The GAF program, as discussed at the last council meeting, would allow IFQ shareholders to lease their quota to charter operators. The leasors would offer up a certain weight, which would then be converted into fish based on prior year’s size data, and would be limited to leasing 10 percent of IFQ holdings or 1,500 pounds in Area 2C, and 15 percent of 1,500 pounds in Unit 3A, whichever number is greater. Operators would have certain marking and reporting requirements for fish caught and retained under the GAF program.
Behnken said the Halibut Coalition sees it as a fair way for charter operators to increase a client’s ability to catch fish.
“The GAF allows them to lease quota from the commercial fleet,” Behnken said.
She said that route levels the playing field.
Gease said KRSA doesn’t support the program as a long-terms solution, but sees it as as a temporary measure. In the long-term, Kenai guides want to see a sector-wide program, he said.
Hilyard said Southeast charter operators see the utility of the program, but don’t think the current iteration is ideal. The GAF, Hilyard said, is a viable option for some operators, but it’s unfair across the playing field, and could lead to confusion for clients when some operators can take them out for more fish and others can’t.

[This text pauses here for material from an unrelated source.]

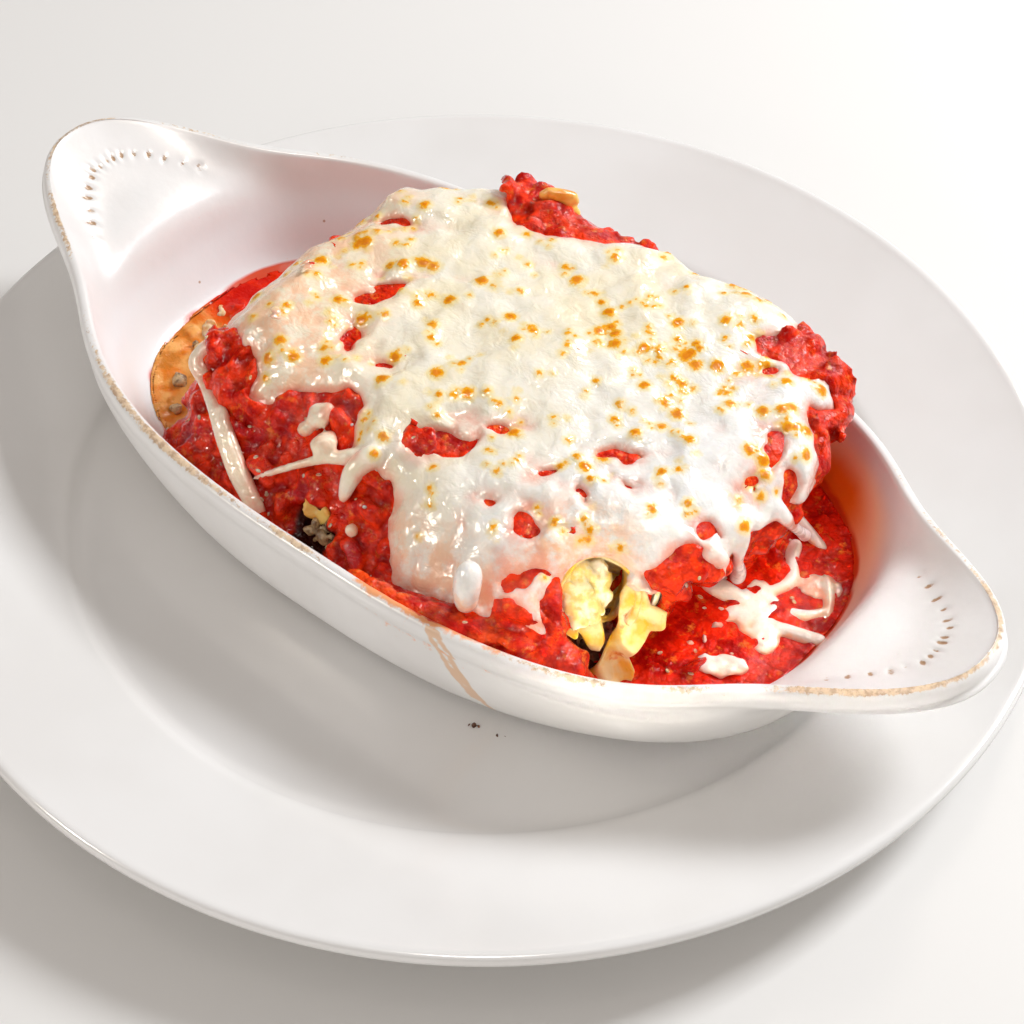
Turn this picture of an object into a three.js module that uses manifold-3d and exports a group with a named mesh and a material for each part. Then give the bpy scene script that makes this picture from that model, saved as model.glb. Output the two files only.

Hilyard said charter organizations expect that the GAF will be included, but want to see it revised in the future. Ideally, they’re looking for a statement from council that its only temporary, he said.
The council’s April motion, as amended in June, calls for a complete review of the GAF program within five years, meant to look at the economic effects for both sectors.
Hilyard said operators would rather see allocations purchased on behalf of the entire charter industry, and applying to the whole group, perhaps done by area. The industry is working on a proposal for such an effort, in hopes that the council would consider it in the future.
“The goal is to create a funding mechanism that allows a common pool approach,” Hilyard said.